Exercise:
Locate the line bearing "for place in" in the material below, then reproduce it and each following line up to and including the line bearing "before = set(bpy.data.objects)".

Records shown:
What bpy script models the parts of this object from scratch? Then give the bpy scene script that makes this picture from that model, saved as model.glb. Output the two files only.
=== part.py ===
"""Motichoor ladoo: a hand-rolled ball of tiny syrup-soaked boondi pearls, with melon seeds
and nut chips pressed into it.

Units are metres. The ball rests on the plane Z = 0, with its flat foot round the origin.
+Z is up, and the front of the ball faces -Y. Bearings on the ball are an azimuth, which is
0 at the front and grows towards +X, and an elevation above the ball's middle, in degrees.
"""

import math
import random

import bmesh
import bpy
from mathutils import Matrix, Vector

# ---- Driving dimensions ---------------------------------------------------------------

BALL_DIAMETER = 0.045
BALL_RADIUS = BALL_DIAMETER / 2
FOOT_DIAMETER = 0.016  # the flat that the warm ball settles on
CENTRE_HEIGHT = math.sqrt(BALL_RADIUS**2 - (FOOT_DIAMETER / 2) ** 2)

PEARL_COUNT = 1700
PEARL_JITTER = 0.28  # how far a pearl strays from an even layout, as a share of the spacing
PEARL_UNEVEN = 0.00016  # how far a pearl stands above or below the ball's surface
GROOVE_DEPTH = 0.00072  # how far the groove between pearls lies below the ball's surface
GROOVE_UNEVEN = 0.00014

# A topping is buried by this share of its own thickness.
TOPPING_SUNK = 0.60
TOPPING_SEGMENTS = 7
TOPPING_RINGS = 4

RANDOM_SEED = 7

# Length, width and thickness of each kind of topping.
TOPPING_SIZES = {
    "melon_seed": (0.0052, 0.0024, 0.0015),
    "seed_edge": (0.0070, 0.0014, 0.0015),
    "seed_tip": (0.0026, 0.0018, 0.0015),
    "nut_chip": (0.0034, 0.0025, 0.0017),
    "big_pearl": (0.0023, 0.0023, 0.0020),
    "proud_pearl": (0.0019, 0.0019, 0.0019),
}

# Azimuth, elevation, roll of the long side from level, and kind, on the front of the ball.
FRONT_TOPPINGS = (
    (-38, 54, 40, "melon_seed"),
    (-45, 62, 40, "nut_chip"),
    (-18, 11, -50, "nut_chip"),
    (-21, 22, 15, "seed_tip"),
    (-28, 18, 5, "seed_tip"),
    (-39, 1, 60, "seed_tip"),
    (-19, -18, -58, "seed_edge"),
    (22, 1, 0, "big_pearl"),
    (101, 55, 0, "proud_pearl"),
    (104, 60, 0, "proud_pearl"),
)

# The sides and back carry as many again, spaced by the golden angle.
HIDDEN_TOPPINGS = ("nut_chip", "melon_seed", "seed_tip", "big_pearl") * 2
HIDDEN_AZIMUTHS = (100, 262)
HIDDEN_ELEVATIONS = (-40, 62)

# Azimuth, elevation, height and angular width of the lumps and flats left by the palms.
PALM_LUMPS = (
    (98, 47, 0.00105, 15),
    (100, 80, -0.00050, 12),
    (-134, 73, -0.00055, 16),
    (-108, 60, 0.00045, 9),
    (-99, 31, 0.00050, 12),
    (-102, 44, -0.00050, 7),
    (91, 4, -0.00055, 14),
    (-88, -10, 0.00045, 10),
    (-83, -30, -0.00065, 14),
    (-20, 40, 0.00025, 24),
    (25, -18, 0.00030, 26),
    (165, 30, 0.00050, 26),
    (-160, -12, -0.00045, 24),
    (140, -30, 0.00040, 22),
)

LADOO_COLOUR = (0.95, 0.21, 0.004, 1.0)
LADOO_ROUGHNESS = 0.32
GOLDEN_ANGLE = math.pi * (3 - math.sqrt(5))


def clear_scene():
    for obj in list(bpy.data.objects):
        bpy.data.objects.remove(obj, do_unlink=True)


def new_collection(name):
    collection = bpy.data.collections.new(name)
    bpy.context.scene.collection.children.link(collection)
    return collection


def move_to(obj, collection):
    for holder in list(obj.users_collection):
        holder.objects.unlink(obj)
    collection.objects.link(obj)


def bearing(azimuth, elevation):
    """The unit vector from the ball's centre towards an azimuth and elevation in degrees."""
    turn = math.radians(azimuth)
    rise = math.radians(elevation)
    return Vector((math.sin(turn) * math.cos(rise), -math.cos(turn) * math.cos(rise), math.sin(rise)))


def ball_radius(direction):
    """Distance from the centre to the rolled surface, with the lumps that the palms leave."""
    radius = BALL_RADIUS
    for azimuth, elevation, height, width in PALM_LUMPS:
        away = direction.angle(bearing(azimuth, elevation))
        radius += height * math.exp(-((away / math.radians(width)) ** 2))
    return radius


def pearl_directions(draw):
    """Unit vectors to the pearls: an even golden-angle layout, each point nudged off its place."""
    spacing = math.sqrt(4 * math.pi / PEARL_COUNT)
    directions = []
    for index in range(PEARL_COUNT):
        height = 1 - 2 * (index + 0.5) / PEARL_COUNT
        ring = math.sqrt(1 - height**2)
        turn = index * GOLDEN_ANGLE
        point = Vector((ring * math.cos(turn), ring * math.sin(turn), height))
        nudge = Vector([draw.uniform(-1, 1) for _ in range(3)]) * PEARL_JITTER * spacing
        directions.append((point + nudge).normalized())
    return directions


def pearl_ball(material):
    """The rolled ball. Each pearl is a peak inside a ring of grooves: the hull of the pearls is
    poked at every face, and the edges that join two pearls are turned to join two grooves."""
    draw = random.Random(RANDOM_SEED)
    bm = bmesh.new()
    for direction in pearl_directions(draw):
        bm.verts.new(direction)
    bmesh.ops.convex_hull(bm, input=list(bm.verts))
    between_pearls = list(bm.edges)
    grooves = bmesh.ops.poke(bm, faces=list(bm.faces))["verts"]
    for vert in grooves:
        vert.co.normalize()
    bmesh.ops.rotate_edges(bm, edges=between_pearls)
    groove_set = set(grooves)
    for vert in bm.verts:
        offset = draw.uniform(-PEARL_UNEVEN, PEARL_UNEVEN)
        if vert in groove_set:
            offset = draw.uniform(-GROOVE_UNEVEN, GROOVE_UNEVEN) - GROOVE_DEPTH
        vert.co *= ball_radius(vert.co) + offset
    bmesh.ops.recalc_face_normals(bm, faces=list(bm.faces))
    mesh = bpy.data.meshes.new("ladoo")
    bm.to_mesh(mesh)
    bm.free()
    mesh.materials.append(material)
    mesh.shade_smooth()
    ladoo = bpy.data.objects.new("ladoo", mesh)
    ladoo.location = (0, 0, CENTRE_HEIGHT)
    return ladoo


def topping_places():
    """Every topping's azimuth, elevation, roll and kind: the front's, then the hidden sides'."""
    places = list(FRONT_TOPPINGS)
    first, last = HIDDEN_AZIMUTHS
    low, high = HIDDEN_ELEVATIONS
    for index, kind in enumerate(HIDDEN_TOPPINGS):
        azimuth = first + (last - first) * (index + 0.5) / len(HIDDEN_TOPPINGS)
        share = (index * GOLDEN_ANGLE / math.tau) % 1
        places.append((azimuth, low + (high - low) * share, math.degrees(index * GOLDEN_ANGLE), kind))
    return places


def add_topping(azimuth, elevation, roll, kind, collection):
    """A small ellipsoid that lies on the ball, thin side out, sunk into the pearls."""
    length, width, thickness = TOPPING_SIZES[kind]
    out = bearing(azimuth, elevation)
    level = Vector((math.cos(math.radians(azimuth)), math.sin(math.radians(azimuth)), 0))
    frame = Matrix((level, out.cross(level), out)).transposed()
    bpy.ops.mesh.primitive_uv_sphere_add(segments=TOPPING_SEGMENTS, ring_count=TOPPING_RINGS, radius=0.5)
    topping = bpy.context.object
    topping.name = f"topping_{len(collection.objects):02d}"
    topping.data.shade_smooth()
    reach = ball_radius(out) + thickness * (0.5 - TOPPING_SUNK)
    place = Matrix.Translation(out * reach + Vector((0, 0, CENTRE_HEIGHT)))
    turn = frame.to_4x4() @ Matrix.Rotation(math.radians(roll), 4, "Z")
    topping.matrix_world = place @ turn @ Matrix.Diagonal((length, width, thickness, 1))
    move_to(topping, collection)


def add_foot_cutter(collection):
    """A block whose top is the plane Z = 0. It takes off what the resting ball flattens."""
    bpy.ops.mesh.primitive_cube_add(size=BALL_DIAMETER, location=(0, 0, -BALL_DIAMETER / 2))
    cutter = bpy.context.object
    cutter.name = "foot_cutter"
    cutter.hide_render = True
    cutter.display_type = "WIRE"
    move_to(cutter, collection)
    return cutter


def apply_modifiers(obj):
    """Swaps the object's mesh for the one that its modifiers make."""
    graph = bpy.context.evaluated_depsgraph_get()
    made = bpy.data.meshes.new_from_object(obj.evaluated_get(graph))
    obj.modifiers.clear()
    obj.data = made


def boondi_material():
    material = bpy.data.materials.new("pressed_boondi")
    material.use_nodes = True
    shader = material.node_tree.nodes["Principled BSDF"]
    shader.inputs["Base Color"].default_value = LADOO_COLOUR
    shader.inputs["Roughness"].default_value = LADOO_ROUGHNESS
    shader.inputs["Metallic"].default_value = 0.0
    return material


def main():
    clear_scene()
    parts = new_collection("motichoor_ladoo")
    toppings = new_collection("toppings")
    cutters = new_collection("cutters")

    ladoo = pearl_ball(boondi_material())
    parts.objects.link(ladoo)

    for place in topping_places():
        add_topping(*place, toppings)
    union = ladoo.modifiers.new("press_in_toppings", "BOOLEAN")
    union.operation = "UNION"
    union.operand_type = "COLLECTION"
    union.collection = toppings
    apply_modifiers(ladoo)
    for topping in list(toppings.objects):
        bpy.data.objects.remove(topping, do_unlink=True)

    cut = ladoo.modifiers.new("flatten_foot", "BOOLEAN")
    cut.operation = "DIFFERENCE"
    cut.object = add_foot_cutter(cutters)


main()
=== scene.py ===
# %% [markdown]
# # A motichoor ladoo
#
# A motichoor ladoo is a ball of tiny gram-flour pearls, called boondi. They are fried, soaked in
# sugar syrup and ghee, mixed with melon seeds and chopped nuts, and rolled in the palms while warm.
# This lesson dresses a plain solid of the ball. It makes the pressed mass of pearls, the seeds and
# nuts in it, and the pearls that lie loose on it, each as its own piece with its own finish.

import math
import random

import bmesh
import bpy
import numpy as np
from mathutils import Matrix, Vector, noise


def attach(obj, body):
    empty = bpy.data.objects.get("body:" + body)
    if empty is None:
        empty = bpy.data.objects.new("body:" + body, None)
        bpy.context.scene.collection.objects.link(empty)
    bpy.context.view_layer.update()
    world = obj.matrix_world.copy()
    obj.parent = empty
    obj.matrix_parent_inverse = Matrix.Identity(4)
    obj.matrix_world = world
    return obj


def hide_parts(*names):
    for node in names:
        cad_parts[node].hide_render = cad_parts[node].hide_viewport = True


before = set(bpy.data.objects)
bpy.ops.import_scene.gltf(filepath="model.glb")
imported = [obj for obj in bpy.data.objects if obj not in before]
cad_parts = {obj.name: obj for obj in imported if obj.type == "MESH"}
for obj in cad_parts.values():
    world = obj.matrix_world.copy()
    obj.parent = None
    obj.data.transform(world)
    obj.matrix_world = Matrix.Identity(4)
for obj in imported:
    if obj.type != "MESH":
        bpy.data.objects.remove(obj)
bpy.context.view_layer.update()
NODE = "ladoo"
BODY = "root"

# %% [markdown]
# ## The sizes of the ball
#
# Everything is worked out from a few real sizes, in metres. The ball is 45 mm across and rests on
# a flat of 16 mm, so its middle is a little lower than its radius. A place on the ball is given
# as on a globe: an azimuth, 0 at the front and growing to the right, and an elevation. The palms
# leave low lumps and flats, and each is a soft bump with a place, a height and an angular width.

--

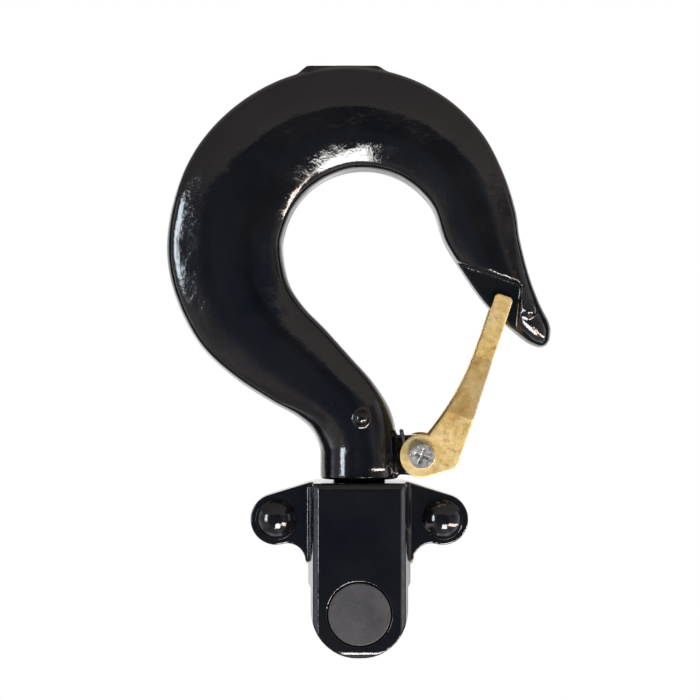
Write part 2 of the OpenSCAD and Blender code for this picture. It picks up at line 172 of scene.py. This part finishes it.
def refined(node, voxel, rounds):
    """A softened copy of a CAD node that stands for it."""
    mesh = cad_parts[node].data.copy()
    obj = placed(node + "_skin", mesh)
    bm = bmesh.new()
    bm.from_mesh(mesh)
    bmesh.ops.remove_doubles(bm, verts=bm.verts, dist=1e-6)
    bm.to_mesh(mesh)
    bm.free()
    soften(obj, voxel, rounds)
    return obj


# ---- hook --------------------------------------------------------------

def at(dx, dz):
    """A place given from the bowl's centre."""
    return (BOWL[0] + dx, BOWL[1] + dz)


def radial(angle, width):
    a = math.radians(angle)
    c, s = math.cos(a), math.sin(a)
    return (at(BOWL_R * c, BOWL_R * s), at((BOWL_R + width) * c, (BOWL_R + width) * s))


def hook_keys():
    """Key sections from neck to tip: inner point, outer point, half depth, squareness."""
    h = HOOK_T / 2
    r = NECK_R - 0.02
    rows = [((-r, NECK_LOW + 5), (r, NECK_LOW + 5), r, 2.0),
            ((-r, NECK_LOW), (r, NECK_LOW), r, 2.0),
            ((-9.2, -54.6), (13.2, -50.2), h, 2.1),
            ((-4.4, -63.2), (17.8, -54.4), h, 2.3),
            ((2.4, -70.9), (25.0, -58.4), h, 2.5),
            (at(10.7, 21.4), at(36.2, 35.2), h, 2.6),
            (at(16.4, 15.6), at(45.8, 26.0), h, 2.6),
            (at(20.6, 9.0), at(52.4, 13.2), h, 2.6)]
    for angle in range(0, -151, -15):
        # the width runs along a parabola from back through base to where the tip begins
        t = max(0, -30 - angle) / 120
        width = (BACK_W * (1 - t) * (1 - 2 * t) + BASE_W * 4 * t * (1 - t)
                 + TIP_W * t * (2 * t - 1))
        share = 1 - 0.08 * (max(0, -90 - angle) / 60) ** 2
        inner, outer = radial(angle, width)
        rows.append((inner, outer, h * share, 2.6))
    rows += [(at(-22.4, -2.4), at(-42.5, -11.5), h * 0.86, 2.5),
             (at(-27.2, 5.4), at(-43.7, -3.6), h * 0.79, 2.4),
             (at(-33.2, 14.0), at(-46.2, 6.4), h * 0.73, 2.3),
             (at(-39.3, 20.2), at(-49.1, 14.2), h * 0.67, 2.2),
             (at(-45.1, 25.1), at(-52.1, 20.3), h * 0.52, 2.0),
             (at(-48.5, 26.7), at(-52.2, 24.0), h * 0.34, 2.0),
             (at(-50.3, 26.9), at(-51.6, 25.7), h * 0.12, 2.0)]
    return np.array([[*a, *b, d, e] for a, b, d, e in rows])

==

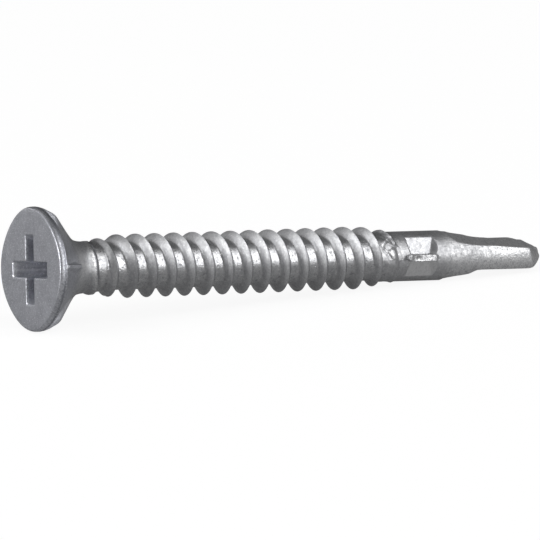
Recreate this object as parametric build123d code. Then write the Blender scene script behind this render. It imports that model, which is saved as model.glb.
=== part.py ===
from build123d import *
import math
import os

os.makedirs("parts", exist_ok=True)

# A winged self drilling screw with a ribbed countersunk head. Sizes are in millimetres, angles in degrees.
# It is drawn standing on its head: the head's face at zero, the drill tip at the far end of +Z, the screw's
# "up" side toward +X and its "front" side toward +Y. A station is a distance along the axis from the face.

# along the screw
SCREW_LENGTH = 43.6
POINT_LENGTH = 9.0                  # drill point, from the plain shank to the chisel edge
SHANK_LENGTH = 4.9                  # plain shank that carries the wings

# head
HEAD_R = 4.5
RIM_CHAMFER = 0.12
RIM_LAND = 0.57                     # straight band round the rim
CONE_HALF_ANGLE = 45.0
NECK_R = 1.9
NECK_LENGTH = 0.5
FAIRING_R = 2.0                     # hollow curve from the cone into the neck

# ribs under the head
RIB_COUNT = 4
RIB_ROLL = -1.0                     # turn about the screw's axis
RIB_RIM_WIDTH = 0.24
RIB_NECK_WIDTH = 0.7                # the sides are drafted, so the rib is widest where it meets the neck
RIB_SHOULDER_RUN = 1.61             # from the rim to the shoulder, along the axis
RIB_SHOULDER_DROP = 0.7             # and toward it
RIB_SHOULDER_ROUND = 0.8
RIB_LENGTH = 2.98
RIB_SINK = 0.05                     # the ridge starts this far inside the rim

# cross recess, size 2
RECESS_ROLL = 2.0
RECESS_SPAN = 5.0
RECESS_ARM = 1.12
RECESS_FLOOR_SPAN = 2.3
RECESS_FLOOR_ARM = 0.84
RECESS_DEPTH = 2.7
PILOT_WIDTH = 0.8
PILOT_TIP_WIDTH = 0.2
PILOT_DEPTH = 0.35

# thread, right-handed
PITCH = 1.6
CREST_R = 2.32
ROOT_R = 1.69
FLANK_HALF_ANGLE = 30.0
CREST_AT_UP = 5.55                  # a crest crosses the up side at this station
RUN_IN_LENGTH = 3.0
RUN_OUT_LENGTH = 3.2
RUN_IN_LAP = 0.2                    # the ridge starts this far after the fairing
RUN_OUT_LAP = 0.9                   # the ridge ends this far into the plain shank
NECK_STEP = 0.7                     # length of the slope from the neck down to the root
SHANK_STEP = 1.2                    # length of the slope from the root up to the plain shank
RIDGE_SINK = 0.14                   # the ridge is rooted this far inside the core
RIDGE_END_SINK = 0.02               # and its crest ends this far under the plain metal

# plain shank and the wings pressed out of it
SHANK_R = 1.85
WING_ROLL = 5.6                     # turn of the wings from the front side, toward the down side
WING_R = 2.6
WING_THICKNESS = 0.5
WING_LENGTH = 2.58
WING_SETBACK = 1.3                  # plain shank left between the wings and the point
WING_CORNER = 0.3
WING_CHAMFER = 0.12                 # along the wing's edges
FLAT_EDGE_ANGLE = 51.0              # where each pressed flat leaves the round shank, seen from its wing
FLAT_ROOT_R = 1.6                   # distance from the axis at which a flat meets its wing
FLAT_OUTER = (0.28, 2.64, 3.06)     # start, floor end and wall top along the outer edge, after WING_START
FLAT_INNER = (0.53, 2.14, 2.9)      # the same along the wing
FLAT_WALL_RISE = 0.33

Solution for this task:
    for place in topping_places():
        add_topping(*place, toppings)
    union = ladoo.modifiers.new("press_in_toppings", "BOOLEAN")
    union.operation = "UNION"
    union.operand_type = "COLLECTION"
    union.collection = toppings
    apply_modifiers(ladoo)
    for topping in list(toppings.objects):
        bpy.data.objects.remove(topping, do_unlink=True)

    cut = ladoo.modifiers.new("flatten_foot", "BOOLEAN")
    cut.operation = "DIFFERENCE"
    cut.object = add_foot_cutter(cutters)


main()
=== scene.py ===
# %% [markdown]
# # A motichoor ladoo
#
# A motichoor ladoo is a ball of tiny gram-flour pearls, called boondi. They are fried, soaked in
# sugar syrup and ghee, mixed with melon seeds and chopped nuts, and rolled in the palms while warm.
# This lesson dresses a plain solid of the ball. It makes the pressed mass of pearls, the seeds and
# nuts in it, and the pearls that lie loose on it, each as its own piece with its own finish.

import math
import random

import bmesh
import bpy
import numpy as np
from mathutils import Matrix, Vector, noise


def attach(obj, body):
    empty = bpy.data.objects.get("body:" + body)
    if empty is None:
        empty = bpy.data.objects.new("body:" + body, None)
        bpy.context.scene.collection.objects.link(empty)
    bpy.context.view_layer.update()
    world = obj.matrix_world.copy()
    obj.parent = empty
    obj.matrix_parent_inverse = Matrix.Identity(4)
    obj.matrix_world = world
    return obj


def hide_parts(*names):
    for node in names:
        cad_parts[node].hide_render = cad_parts[node].hide_viewport = True


before = set(bpy.data.objects)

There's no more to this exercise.